1947’den beri birbirinden ayrılmış bulunan P.S.İ. (Nenni) ve P.S.D.İ. (Saragat), 1958 genel seçimlerinden sonra, Pietro Nenni’nin P.S.İ. kongresinde (aralık 1959) partisinin her türlü komünist değişikliğe yanaşmayacağı konusunda karar aldırmasıyla biribirlerine yaklaşmağa başladılar.

P.S.D.i.’nin Fanfani kabinesine katılmasına (1958 – 1959) karşılık, sosyalistler, Segni (1959-1960), Tanbroni (1960), Fanfani (1960-1963) hükümetlerinde görev almadılar.

Hıristiyan – demokratların öncülüğünü yaptıkları «sola açılış», çoğu kez Fanfani’nin siyasetini destekleyen Saragat’ın partisinden de yardım gördü.

Fakat 1963 seçimlerinden sonra, iki sosyalist parti arasındaki uşuymazlıklar, Moro’nun bir koalisyon kabinesi kurmasını önledi.

Bu kabine Nenni’nin sosyalist partisinin 35. kongresinden sonra gerçekleşebildi.

15 Aralık 1963’te Moro nihayet merkez-sol kabinesini oylamaya sunabildi: Pietro Nenni, başbakan yardımcısı Saragat da dışişleri bakanı oldular.

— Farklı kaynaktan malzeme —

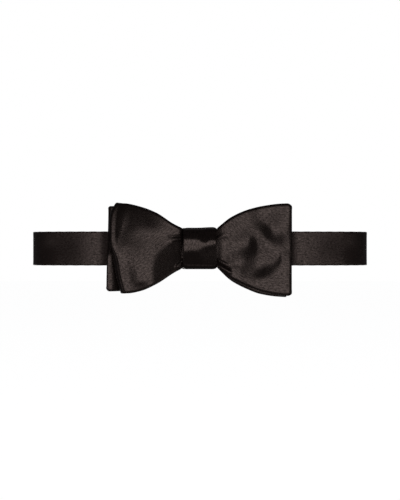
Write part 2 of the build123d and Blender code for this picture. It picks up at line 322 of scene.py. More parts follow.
def add(tree, kind, **values):
    """A new node, with its properties and the values of its inputs set by name."""
    node = tree.nodes.new(kind)
    for key, value in values.items():
        if key in node.bl_rna.properties:
            setattr(node, key, value)
        else:
            node.inputs[key].default_value = value
    return node


def noise(tree, place, scale, detail, roughness=0.6):
    """Noise with its own scale along each axis of place."""
    stretch = add(tree, "ShaderNodeMapping", Scale=scale)
    tree.links.new(place, stretch.inputs["Vector"])
    texture = add(tree, "ShaderNodeTexNoise", Scale=1.0, Detail=detail, Roughness=roughness)
    tree.links.new(stretch.outputs["Vector"], texture.inputs["Vector"])
    return texture.outputs["Fac"]


def remap(tree, value, low, high, to_low, to_high):
    """value, brought from the range low to high into the range to_low to to_high."""
    node = add(tree, "ShaderNodeMapRange")
    for socket, number in zip(node.inputs[1:5], (low, high, to_low, to_high)):
        socket.default_value = number
    tree.links.new(value, node.inputs["Value"])
    return node.outputs["Result"]


def weighted_sum(tree, a, weight_a, b, weight_b):
    """a and b, each times its weight, added up."""
    parts = []
    for value, weight in ((a, weight_a), (b, weight_b)):
        product = add(tree, "ShaderNodeMath", operation="MULTIPLY")
        tree.links.new(value, product.inputs[0])
        product.inputs[1].default_value = weight
        parts.append(product.outputs[0])
    total = add(tree, "ShaderNodeMath", operation="ADD")
    tree.links.new(parts[0], total.inputs[0])
    tree.links.new(parts[1], total.inputs[1])
    return total.outputs[0]


def colours(tree, value, dark, light, low=0.0, high=1.0):
    """The colour that goes from dark where value is low to light where it is high."""
    ramp = add(tree, "ShaderNodeValToRGB")
    first, last = ramp.color_ramp.elements
    first.position, last.position = low, high
    first.color = (*dark, 1)
    last.color = (*light, 1)
    tree.links.new(value, ramp.inputs["Fac"])
    return ramp.outputs["Color"]


def shaded(colour, share):
    """A colour made darker or lighter."""
    return [c * share for c in colour]


def emboss(tree, shader, height, strength, distance):
    """The small relief that height gives the surface. distance is in metres."""
    relief = add(tree, "ShaderNodeBump", Strength=strength, Distance=distance)
    tree.links.new(height, relief.inputs["Height"])
    tree.links.new(relief.outputs["Normal"], shader.inputs["Normal"])


def satin(name, light, roughness, grain, turn, gloss):
    """Warp-faced satin: long floats along U, a gloss that spreads across them, and a sparkling grain.

    grain is how strongly the gloss varies from one patch of floats to the next, and turn is which way the
    gloss spreads: 0 along U, and 0.25 across it."""
    material, tree, shader = node_tree(name)
    link = tree.links.new
    place = add(tree, "ShaderNodeUVMap", uv_map="UVMap").outputs["UV"]
    weave = noise(tree, place, (800, 4200, 1), 1.0)  # floats 1.2 mm long, 0.25 mm apart
    speckle = noise(tree, place, (560, 1150, 1), 1.0)  # patches that catch the light, about 1 mm across
    cloud = noise(tree, place, (90, 120, 1), 2.0)  # slow unevenness, about 10 mm across
    shine = remap(tree, speckle, 0.30, 0.70, 0.0, 1.0)

    mixed = weighted_sum(tree, weave, 0.3, shine, 0.7)
    link(colours(tree, mixed, SATIN_SHADOW, light, 0.25, 0.85), shader.inputs["Base Color"])
    by_patch = remap(tree, shine, 0.0, 1.0, roughness + grain, roughness - grain)
    uneven = remap(tree, cloud, 0.3, 0.7, -0.02, 0.02)
    link(weighted_sum(tree, by_patch, 1.0, uneven, 1.0), shader.inputs["Roughness"])
    emboss(tree, shader, weighted_sum(tree, weave, 0.14, speckle, 0.36), 1.0, 0.0001)

    tangent = add(tree, "ShaderNodeTangent", direction_type="UV_MAP", uv_map="UVMap")
    link(tangent.outputs["Tangent"], shader.inputs["Tangent"])
    shader.inputs["Anisotropic"].default_value = 0.4
    shader.inputs["Anisotropic Rotation"].default_value = turn
    shader.inputs["Specular IOR Level"].default_value = gloss
    shader.inputs["Specular Tint"].default_value = (1.0, 0.78, 0.72, 1)
    return material


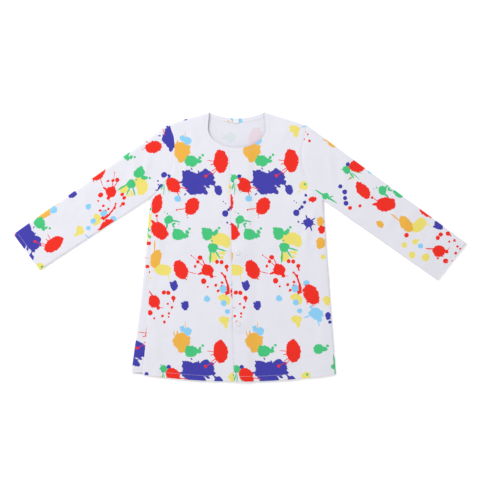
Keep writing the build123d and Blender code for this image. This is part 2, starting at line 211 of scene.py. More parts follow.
STREAKS = {
    "yellow": [
        (-56.5, 136, -60, 125, 2), (-38, -60, -37.5, -75, 1), (96, 124, 92, 117, 1.2),
    ],
    "orange": [
        (-18.9, 224, -18.9, 234, 1.6), (-25, 222, -27, 233, 1.3), (-1.8, 226, -1.5, 253, 0.8),
        (6, 214, 9, 222, 2), (-69.3, -9, -68.4, 13, 1.6),
    ],
    "cyan": [
        (114, -154, 100, -158, 1.4), (130, -162, 134, -176, 1.6),
    ],
    "green": [
        (-31, 58, -14, 54.8, 1.8), (-41.5, 52, -42.2, 41, 2.2), (-30, 51, -26, 42, 2),
        (54.5, -8, 53, -35, 2.3), (64, -8, 75, -26, 1.6), (66, -3.5, 88, -9.5, 1.7),
        (-50, 141, -54, 126, 1.7), (-44, 139, -36, 120, 1.3), (-50, 149, -56, 160, 1.3),
        (-43, 150, -33, 158, 1.1), (-41, 144, -30, 142, 1.1), (-48, 138, -49, 116, 1),
        (-126, 176, -121, 126, 2.2), (-123, 146, -113, 138, 1.5), (7, 32, 3, 28, 1.4),
    ],
    "blue": [
        (10.4, 174, 14, 169.6, 1.3), (-4, 142, -15.5, 141.2, 2.4), (1, 158.6, -7.5, 167.2, 3),
        (44, 134, 52, 130, 2.4), (-64.7, 133.8, -55.5, 130.6, 0.8), (30, 160, 26, 168, 1.5),
        (91, 80, 88, 76, 1.6), (112, 56, 107, 68, 1.7), (116, 54, 127, 61, 1.5), (112, 46, 106, 36, 1.6),
        (116, 47, 120, 33, 1.5), (107, 50, 97, 49, 1.4), (117, 50, 128, 47, 1.2), (0, 118, -4, 113, 1.6),
        (60, 136, 66, 132, 1.5),
    ],
    "red": [
        (64, 188, 47, 189.8, 0.9), (64, 183, 53.5, 180, 1), (66, 173, 56, 166.5, 1),
        (69, 170, 57.5, 159, 1), (57, 164, 44, 155.8, 0.6), (-14, 131.5, 3.5, 126.5, 1),
        (-21, 122, -15.5, 114, 1.1), (-17, 126, -12, 120, 1), (0, 84.5, -20.5, 80.9, 1),
        (7, 76, 1.3, 68.5, 1.3), (-66, 46, -76, 58, 3.4), (-64.2, 50, -63.8, 66, 0.9),
        (89.6, -46, 90.4, -54.5, 1.9), (43, -42, 35, -26, 1), (39, -43, 29, -35, 0.9),
        (27, -31, 11.4, -19.1, 0.6), (20.6, -40, 18.8, -47, 1.7), (54, -64.8, 67, -65.8, 0.8),
        (1, -55, 23, -59, 0.8), (-4, -66, 1.5, -73, 1.2), (-2, -62, 4, -67, 1), (79, -58.5, 87, -67.5, 1.8),
        (86, -66, 92.5, -88, 2), (-74, -110, -83, -93, 1.3), (-28, -112, -27.4, -121.5, 1.8),
        (-30.2, -131, -32, -137, 1.6), (-62, -134, -49.5, -134.4, 0.7), (118, -124, 122, -134, 1.2),
        (110, -118, 107, -128, 1), (128, -118, 134, -128, 1), (-60, 108, -55.5, 115, 1.6),
    ],
}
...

P.S.İ.’nin hükümete katılması sonucu, soldan ayrılan bir grup, P.S.İ.U.P.’yi, (Proleter Birlikçi İtalyan Sosyalist partisi) kurdu.

İkinci (temmuz 1964) ve üçüncü (şubat 1965) Moro hükümetleri yine birer koalisyon kabinesiydi.

Saragat, 26 aralık 1965’te cumhurbaşkanı seçildi.

30 ekim 1966 Sosyalist Kurucu meclisinde resmen alman bir kararla sosyalistlerin yeniden birleşmesi gerçekleşti.

Birleşik Sosyalist parti (P.S.U.) kuruldu; Pietro Nenni bütün sosyalistlerin başkanı seçildi.

Bununla beraber, P.S.D.i. üyelerinden bir kısmı, bu Birleşik Sosyalist partiye girmeyi reddederek, Demokratik Sosyalist birliğini kurdular.

Temmuz 1969’da Sosyalist parti (P.S.U.) içinde ayrılık çıktı.

Merkez komitesiyle uyuşmazlığa düşen Nenni Birleşik Sosyalist partinin başkanlığından ayrıldı.

Nenni ile birlikte çekilen Mario Tanassi yeni bir Birleşik Sosyalist parti (Partito Socialista Unitario) kurulacağını bildirdi.

Yeni parti eski sosyal demokratlardan ve ılımlı sosyalistlerden meydana geldi, öbür sosyalist grup da birleşmeden önceki sosyalist partinin adını aldı (P.S.İ.). 27 Mart 1970’te Rumor’un kurduğu koalisyona her iki sosyalist parti de (P.S.İ. ve P.S.U.) katıldı.

Mayıs 1972 genel seçimlerinde Meclise üye sokamayan P.S.i.U.P. 16 temmuzda yapılan kongrede komünistlerle birleşme kararı aldı.